Trump acknowledged at the time that his initial instinct was to order a complete withdrawal of U.S. forces.
Nicholson said in November that U.S. and Afghan forces had “turned the corner” in the fight in Afghanistan that is now focused on driving the Taliban into peace talks. But a series of Taliban attacks and recent reports from the Pentagon’s Inspector General, the Special Inspector General for Afghanistan Reconstruction (SIGAR), have questioned the strategy.
In March, at the airfield in Kandahar, Nicholson told The Associated Press that one of the components of the strategy was to convince Taliban fighters that they could return safely to their communities if they put down their arms.
“We have work to do,” he said. “Some things need to be put in place to enable this. They need to know they can move back securely, live in safety.”
Nicholson has touted the creation of a Security Force Assistance Brigade, made up of volunteer non-commissioned and commissioned officers with combat experience, to partner with Afghan forces in the train, advise and assist role to free up conventional Brigade Combat Teams for other missions.

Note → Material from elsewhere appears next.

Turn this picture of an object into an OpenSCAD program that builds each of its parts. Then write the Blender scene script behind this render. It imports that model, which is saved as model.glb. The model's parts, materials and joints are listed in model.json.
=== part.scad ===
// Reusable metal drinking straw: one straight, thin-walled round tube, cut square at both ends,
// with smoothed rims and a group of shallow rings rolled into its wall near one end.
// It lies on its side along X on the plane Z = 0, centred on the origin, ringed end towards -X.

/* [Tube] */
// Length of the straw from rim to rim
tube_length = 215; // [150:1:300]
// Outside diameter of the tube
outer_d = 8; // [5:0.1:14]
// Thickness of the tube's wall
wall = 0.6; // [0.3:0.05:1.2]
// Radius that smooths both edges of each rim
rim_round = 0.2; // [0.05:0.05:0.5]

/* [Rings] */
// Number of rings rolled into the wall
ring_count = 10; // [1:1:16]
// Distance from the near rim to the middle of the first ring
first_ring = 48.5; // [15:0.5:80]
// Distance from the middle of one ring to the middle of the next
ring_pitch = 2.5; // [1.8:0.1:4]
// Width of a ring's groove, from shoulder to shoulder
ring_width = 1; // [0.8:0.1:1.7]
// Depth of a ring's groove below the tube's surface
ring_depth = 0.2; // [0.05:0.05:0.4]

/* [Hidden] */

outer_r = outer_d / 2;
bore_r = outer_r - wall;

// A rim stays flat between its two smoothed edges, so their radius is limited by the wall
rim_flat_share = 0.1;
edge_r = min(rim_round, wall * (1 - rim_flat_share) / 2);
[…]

The first SFAB began arriving in Afghanistan in March, but the concept of the unit’s operation was been brought into question in a combined report earlier this week by the Inspectors General of the Pentagon, the State Department and the U.S. Agency for International Development.
The report put in doubt claims of progress by Nicholson and the Afghan central government, and said the presence of the SFAB in the midst of stepped-up Taliban attacks “further raises the risk of civilian casualties, insider attacks, U.S. casualties, and other conflict-related violence.”

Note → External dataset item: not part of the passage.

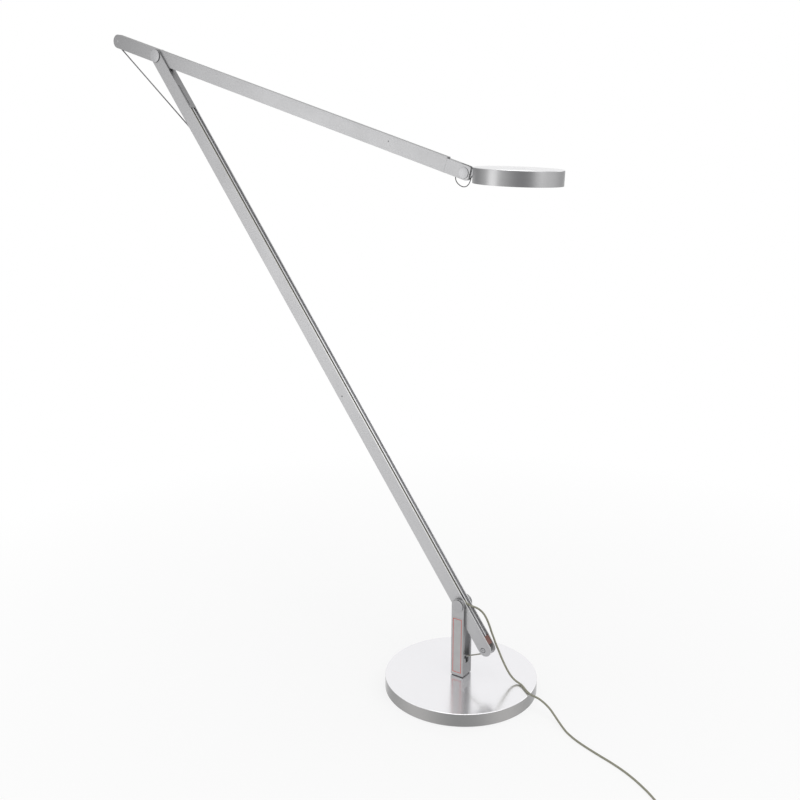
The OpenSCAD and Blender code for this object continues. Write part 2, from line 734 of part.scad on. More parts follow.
upper_roller_side = 0.5;
upper_roller_w = upper_chamber_w - 2 * upper_roller_side;
module upper_roller() color("whitesmoke") on_upper() roller(-upper_tail, 0, upper_roller_w);

module upper_roller_pin() color(steel) on_upper() {
    across(-upper_tail, 0, roller_pin_d, -upper_w / 2, upper_w / 2);
    for (s = [-1, 1]) across(-upper_tail, 0, roller_pin_d + 2 * spacer_wall,
        s * (upper_roller_w / 2 + roller_play), s * upper_chamber_w / 2);
}

module upper_slider() color(steel) on_upper()
    block([upper_slider_x, -upper_chamber_w / 2 + seat_gap, upper_cable_z + upper_cable_d],
        [upper_slider_x + upper_slider_l, upper_chamber_w / 2 - seat_gap, upper_chamber_h / 2 - seat_gap]);

upper_spring_wall = 1;
module upper_spring() color(steel) on_upper()
    translate([upper_slider_x + upper_slider_l, 0, upper_spring_z]) rotate([0, 90, 0])
        sleeve_spring(upper_spring_d, upper_spring_wall, upper_spring_end - upper_slider_x - upper_slider_l);

module upper_spring_pin() color(steel) on_upper() {
    across(upper_spring_end + pin_past_spring, upper_spring_z, upper_pin_d, -upper_w / 2, upper_w / 2);
    translate([upper_spring_end, 0, upper_spring_z]) rotate([0, 90, 0])
        cylinder(d = upper_spring_d - 2 * (upper_spring_wall + spring_play), h = plug_l);
}

module upper_inner_string() color(cord_grey) on_upper()
    translate([-upper_tail, 0, upper_string_z]) rotate([0, 90, 0])
        cylinder(d = string_d, h = upper_slider_x + upper_tail - seat_gap);

module upper_cable() color(dark) on_upper()
    translate([lead_hole_x + upper_cable_d, 0, upper_cable_z]) rotate([0, 90, 0])
        cylinder(d = upper_cable_d, h = fitting_start - lead_hole_x - upper_cable_d);

// ---- Head hinge ----

fitting_mid = -fitting_drop;
fitting_under = 10.5;
fitting_z0 = fitting_mid - fitting_under;
fitting_past_hinge = 11;
fitting_corner = 6;
cheek_l = 10.5;
fitting_plug = 26;
wire_back = 15;
wire_hole_l = 3;

module head_fitting() color(silver) on_upper() difference() {
    union() {
        block([fitting_start, -upper_w / 2, fitting_z0],
            [upper_len + fitting_past_hinge - fitting_corner, upper_w / 2, fitting_z0 + fitting_h]);
        block([fitting_start, -upper_w / 2, fitting_z0 + fitting_corner],
            [upper_len + fitting_past_hinge, upper_w / 2, fitting_z0 + fitting_h - fitting_corner]);
        for (z = [fitting_corner, fitting_h - fitting_corner])
            across(upper_len + fitting_past_hinge - fitting_corner, fitting_z0 + z, 2 * fitting_corner,
                -upper_w / 2, upper_w / 2);
        block([fitting_start - fitting_plug, -upper_chamber_w / 2, upper_cable_z + upper_cable_d],
            [fitting_start + over, upper_chamber_w / 2, upper_chamber_h / 2 - seat_gap]);
    }
    block([fitting_start, -upper_w, fitting_z0 + fitting_h], [upper_len, upper_w, profile_h]);
    block([upper_len - cheek_l, -upper_w / 2 + fitting_cheek, -profile_h],
        [upper_len + profile_h, upper_w / 2 - fitting_cheek, profile_h]);
    across(upper_len, fitting_mid, hinge_axle_d, -upper_w, upper_w);
    translate([upper_len - wire_back, 0, fitting_z0 - over])
        cylinder(d = wire_hole_d, h = wire_hole_l + over);
}

module hinge_axle() color(steel) on_upper()
    across(upper_len, fitting_mid, hinge_axle_d, -upper_w / 2, upper_w / 2);

module hinge_caps() color(bright) on_upper() for (s = [-1, 1])
    across(upper_len, fitting_mid, hinge_cap_d, s * upper_w / 2, s * (upper_w / 2 + hinge_cap_t));

module head_wire() color(dark) tube(laid(wire_route, 3), wire_d, 6);

// ---- Head: its own origin is the hinge, its middle plane lies at the hinge's height ----

shell_top = head_t / 2;
plate_t = 2.5;
foot_half = 3;
foot_l = 3;
screw_rises = [-4.8, -0.4];
bar_half = knuckle_r - 1;

module head_knuckle() color(silver) on_head() difference() {
    union() {
        across(0, 0, 2 * knuckle_r, -tongue_w / 2, tongue_w / 2);
        block([0, -tongue_w / 2, -bar_half], [knuckle_len + head_wall, tongue_w / 2, bar_half]);
        block([knuckle_len - foot_l, -foot_half, -bar_half], [knuckle_len + head_wall, foot_half, bar_half]);
    }
    across(0, 0, hinge_axle_d + 2 * running_gap, -knuckle_r, knuckle_r);
    translate([head_x, 0, -head_t]) cylinder(d = head_d, h = 2 * head_t, $fn = 180);
    for (z = screw_rises) translate([knuckle_len - screw_reach, 0, z]) rotate([0, 90, 0])
        cylinder(d = screw_d, h = 2 * screw_reach);
}

module knuckle_screws() color(steel) on_head() for (z = screw_rises)
    translate([knuckle_len - screw_reach, 0, z]) rotate([0, 90, 0]) {
        cylinder(d = screw_d, h = screw_reach + head_wall + over);
        translate([0, 0, screw_reach + head_wall + screw_washer])
            cylinder(d = screw_head_d, h = screw_head_t);
    }

board_down = 7;
board_z = shell_top - plate_t - board_down;
spreader_t = 3;
boss_d = 8;
boss_r = 52;
shell_edge_r = 1.5;
module head_shell() color(steel) on_head() difference() {
    union() {
        translate([head_x, 0, -shell_top]) rotate_extrude($fn = 180) difference() {
            union() {
                square([head_d / 2, head_t - shell_edge_r]);
                square([head_d / 2 - shell_edge_r, head_t]);
                translate([head_d / 2 - shell_edge_r, head_t - shell_edge_r])
                    circle(shell_edge_r, $fn = 32);
            }
            translate([0, -over]) square([head_d / 2 - head_wall, head_t - plate_t + over]);
        }
        for (a = [60, 180, 300]) translate([head_x, 0, 0]) rotate([0, 0, a])
            translate([boss_r, 0, board_z + spreader_t])
                cylinder(d = boss_d, h = shell_top - plate_t - board_z - spreader_t + over);
    }
    translate([head_x, 0, 0]) cylinder(d = button_d + 2 * seat_gap, h = head_t);
    for (z = screw_rises) translate([knuckle_len - screw_reach, 0, z]) rotate([0, 90, 0])
        cylinder(d = screw_d, h = 2 * screw_reach);
    translate([knuckle_len - screw_reach, wire_entry[0], wire_entry[1]]) rotate([0, 90, 0])
        cylinder(d = wire_hole_d, h = 2 * screw_reach);
}

board_t = 1.6;
chip_w = 3.2;
chip_t = 0.8;
board_hole_d = 44;
board_margin = 12;
module heat_spreader() color(bright) on_head() translate([head_x, 0, board_z])
    cylinder(d = head_d - 2 * head_wall - 2 * seat_gap, h = spreader_t, $fn = 120);

module led_board() color("seashell") on_head() translate([head_x, 0, board_z - board_t]) difference() {
    cylinder(d = head_d - 2 * board_margin, h = board_t, $fn = 120);
    translate([0, 0, -over]) cylinder(d = board_hole_d, h = board_t + 2 * over);
}

led_count = 24;
led_ring_r = 40;
module led_chips() color("gold") on_head() translate([head_x, 0, board_z - board_t - chip_t])
    for (i = [0 : led_count - 1]) rotate([0, 0, 360 * i / led_count])
        translate([led_ring_r - chip_w / 2, -chip_w / 2, 0]) cube([chip_w, chip_w, chip_t]);

lip_t = 1.2;
lip_z = seat_gap - shell_top;
lip_w = 4;
module retaining_ring() color(steel) on_head() translate([head_x, 0, lip_z]) difference() {
    cylinder(d = head_d - 2 * head_wall, h = lip_t, $fn = 120);
    translate([0, 0, -over])
        cylinder(d = head_d - 2 * (head_wall + lip_w), h = lip_t + 2 * over, $fn = 120);
}

module diffuser() color(opal) on_head() translate([head_x, 0, lip_z + lip_t])
    cylinder(d = head_d - 2 * head_wall - 2 * seat_gap, h = glass_t, $fn = 120);

switch_w = 12;
switch_t = 1.6;
switch_top = board_z + spreader_t + switch_t;
module dimmer_switch() color(dark) on_head()
    translate([head_x - switch_w / 2, -switch_w / 2, board_z + spreader_t])
        cube([switch_w, switch_w, switch_t]);

stem_d = 5;
button_rim = 1;
button_rim_w = 1.5;
button_slack = 0.1;
module dimmer_button() color(steel) on_head() translate([head_x, 0, 0]) {
    translate([0, 0, shell_top - plate_t]) cylinder(d = button_d, h = plate_t);
    translate([0, 0, shell_top - plate_t - button_rim])
        cylinder(d = button_d + 2 * button_rim_w, h = button_rim);
    translate([0, 0, switch_top + button_travel + button_slack])
        cylinder(d = stem_d, h = shell_top - plate_t - switch_top - button_travel);
}

// ---- Power lead ----

module cord_lead() color(cord_grey) tube(laid(lead_route, 3), cord_d, 8);
module cord_drop() color(cord_grey) tube(laid(drop_route, 2), cord_d, 8);
module cord_floor() color(cord_grey) tube(laid(floor_route, 2), cord_d, 8);
module cord_coil() color(cord_grey) tube(coil_path, cord_d, 6);
module cord_tail() color(cord_grey) tube(laid(tail_route, 2), cord_d, 8);

adapter_at = tail_route[len(tail_route) - 1];
relief_l = 22;
relief_d = 9;
relief_room = 0.5;
module on_adapter() translate(adapter_at) children();

module adapter_relief() color(dark) on_adapter() rotate([0, 90, 0])
    cylinder(d1 = cord_d + 2 * relief_room, d2 = relief_d, h = relief_l);

module adapter_body() color(dark) on_adapter()
    block([relief_l, -adapter_w / 2, -adapter_at[2]],
        [relief_l + adapter_l, adapter_w / 2, adapter_h - adapter_at[2]]);

pin_spacing = 19;
module adapter_pins() color(steel) on_adapter() for (s = [-1, 1])
    translate([relief_l + adapter_l, s * pin_spacing / 2, 0]) rotate([0, 90, 0])
        cylinder(d = pin_d, h = pin_len);

base_disc();
base_pad();
swivel_bush();
thrust_disc();
swivel_bolt();
swivel_washer();
post_fork();
shoulder_axle();
shoulder_caps();
anchor_pin();
rating_label();
lower_string();
lower_profile();
shoulder_bushes();
lower_roller();
lower_roller_pin();
channel_stop();
lower_slider();
lower_spring();
lower_spring_pin();
lower_inner_string();
lower_cable();
cord_grommet();
elbow_fork();
elbow_axle();
elbow_caps();
string_eye();
upper_string();
elbow_lead();
upper_profile();
elbow_bushes();
upper_roller();
upper_roller_pin();
upper_slider();
upper_spring();
upper_spring_pin();
upper_inner_string();
upper_cable();
head_fitting();
hinge_axle();
hinge_caps();
head_wire();
head_knuckle();
knuckle_screws();
head_shell();
heat_spreader();
led_board();
led_chips();
diffuser();
retaining_ring();
dimmer_switch();
dimmer_button();
cord_lead();
cord_drop();
cord_floor();
cord_coil();
cord_tail();
adapter_relief();
adapter_body();
adapter_pins();
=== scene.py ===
"""Office floor lamp with two balanced arms: its cords, modelled pieces, finishes and studio."""

import json
import math

import bmesh
import bpy
from bpy.props import FloatProperty, FloatVectorProperty, IntProperty, PointerProperty
from mathutils import Matrix, Vector


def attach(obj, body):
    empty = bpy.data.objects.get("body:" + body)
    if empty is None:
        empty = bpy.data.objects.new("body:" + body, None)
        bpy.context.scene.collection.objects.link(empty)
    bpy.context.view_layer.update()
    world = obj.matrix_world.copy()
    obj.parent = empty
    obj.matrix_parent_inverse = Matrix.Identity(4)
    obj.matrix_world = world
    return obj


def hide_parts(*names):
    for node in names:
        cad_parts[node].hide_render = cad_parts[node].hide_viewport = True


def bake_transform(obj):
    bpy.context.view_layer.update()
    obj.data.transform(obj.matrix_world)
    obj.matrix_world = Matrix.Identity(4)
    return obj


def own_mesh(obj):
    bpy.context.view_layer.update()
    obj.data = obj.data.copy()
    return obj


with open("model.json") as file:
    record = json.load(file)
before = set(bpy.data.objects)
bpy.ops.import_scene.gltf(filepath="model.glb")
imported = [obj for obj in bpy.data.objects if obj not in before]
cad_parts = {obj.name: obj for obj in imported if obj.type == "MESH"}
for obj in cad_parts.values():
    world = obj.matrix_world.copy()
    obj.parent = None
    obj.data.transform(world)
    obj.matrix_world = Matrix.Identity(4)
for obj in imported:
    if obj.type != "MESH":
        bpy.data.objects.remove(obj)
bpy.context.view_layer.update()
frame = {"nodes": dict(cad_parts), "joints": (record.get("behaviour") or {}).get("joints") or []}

bl_info = {
    "name": "Balanced Arm Floor Lamp",
    "version": (1, 0, 0),
    "blender": (4, 5, 0),
    "location": "3D View > Sidebar > Lamp",
    "description": "Builds the visible pieces, cords, finishes and studio of an office floor lamp",
    "category": "Add Mesh",
}

# ---- The frame: pivots and the places of the arms and the head ----

PIVOTS = {joint["name"]: Vector(joint["pos_m"]) for joint in frame["joints"] if joint["type"] == "hinge"}
SHOULDER = PIVOTS["shoulder_tilt"]
ELBOW = PIVOTS["elbow_tilt"]
HINGE = PIVOTS["head_tilt"]
FITTING_DROP = 0.002
HEAD_TIP = math.radians(2.2)

lower_lean = math.atan2(SHOULDER.x - ELBOW.x, ELBOW.z - SHOULDER.z)
upper_reach = (HINGE - ELBOW).length
upper_drop = math.atan2(ELBOW.z - HINGE.z, HINGE.x - ELBOW.x) - math.asin(FITTING_DROP / upper_reach)
UPPER_LEN = math.sqrt(upper_reach**2 - FITTING_DROP**2)

ON_FLOOR = Matrix.Identity(4)
ON_LOWER = Matrix.Translation(SHOULDER) @ Matrix.Rotation(-lower_lean, 4, "Y")
ON_UPPER = Matrix.Translation(ELBOW) @ Matrix.Rotation(upper_drop, 4, "Y")
ON_HEAD = Matrix.Translation(HINGE) @ Matrix.Rotation(HEAD_TIP, 4, "Y")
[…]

In response to the report, Army Col. Rob Manning, a Pentagon spokesman, said the Taliban offensives did not detract from the military’s overall assessment that the situation on the ground is improving.

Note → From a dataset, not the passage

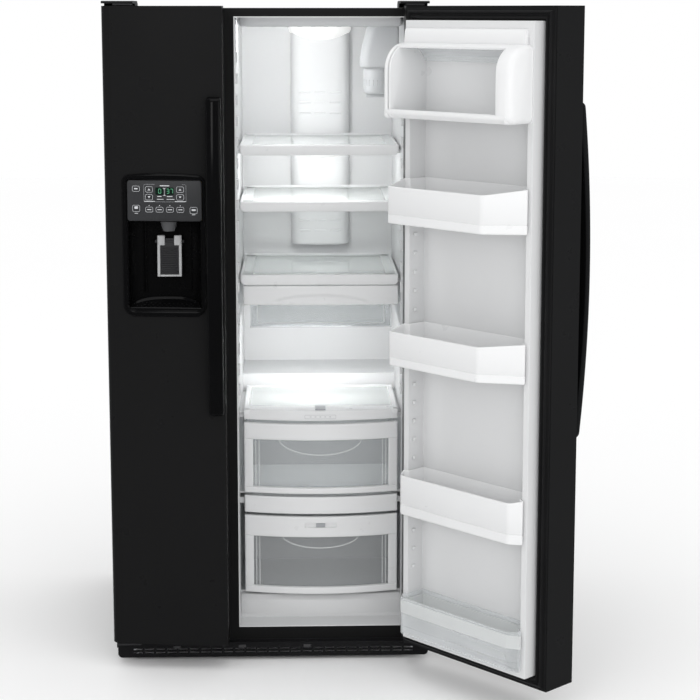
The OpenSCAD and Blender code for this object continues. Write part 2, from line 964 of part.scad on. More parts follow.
module freezer_door_skin() {
    color("#1b1b1d")
        difference() {
            door_skin(freezer_door_x, -1);
            dispenser_pocket(0.4);
        }
}

module freezer_door_foam() {
    color("#d9c27a")
        difference() {
            door_foam(freezer_door_x, -1, freezer_ring);
            dispenser_pocket(0.4);
            ice_chute_bore(32);
        }
}

module freezer_door_liner() {
    color("#e9eaea")
        difference() {
            door_liner(freezer_door_x, -1, freezer_ring);
            ice_chute_bore(32);
        }
}

module freezer_door_gasket() {
    color("#101011")
        door_gasket(freezer_ring);
}

module freezer_door_handle() {
    color("#0d0d0e")
        door_handle([freezer_edge - 4 - handle_width, freezer_edge - 4]);
}

module dispenser_housing() {
    color("#0f0f10") {
        difference() {
            union() {
                // Bezel that laps over the skin, in front of the box set into the door
                panel_layer(bezel_x, bezel_z, 26, 4);
                intersection() {
                    dispenser_pocket(0);
                    contour(2);
                }
            }
            span(recess_x, [-140, -39], recess_z);
            // Seat of the control panel
            difference() {
                front_plate([-361, -171], [-140, -60], [recess_z[1] + 2, 1291], 8);
                contour(0);
            }
            ice_chute_bore(26);
            rod_z([nozzle_x, -72, recess_z[1] - 1], 16, 40);
        }
        // Ears that carry the paddle
        for (s = [-1, 1])
            difference() {
                span([nozzle_x + s * 36 - 2, nozzle_x + s * 36 + 2], [-62, -38.5], [1122, 1138]);
                rod_x([nozzle_x + s * 36 - 3, -56, 1130], 4.06, 6);
            }
    }
}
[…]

“Chaos and progress can co-exist,” Manning said. “That’s exactly what we feel is happening in Afghanistan.”
Miller’s background as an operator with elite units including Delta Force could lead to more focus on counter-terror raids in Afghanistan, but his experience as a trainer is likely to have the most impact, said Stephen Tankel, a professor at American University and an adjunct senior fellow at the Center for a New American Security.
However, “there’s no magic bullet on the military side” that can deal with the fundamental issues of poor governance in Afghanistan and the hostility of neighboring Pakistan, he said.
“If you don’t handle the governance problem, if you don’t handle the Pakistan problem,” the new strategy won’t work, said Tankel, author of the book “With Us and Against Us: How America’s Partners Help and Hinder the War on Terror.”
Nicholson has been upfront on the difficulties of the task that he will be handing over to Miller.
In a March interview with Politico, Nicholson said, “As difficult as it is to see this war go on for so long, we’re still protecting the country and we’re doing it with a fraction of what we once invested here.”
He added, “We’re doing it with an Afghan army that was created literally from nothing, that is now doing the fighting.
“Yes, it’s been a long time. Yes, it’s been costly,” Nicholson said, “but the costs of 9/11 were enormous, and there are people here who harbor those ambitions” to strike again.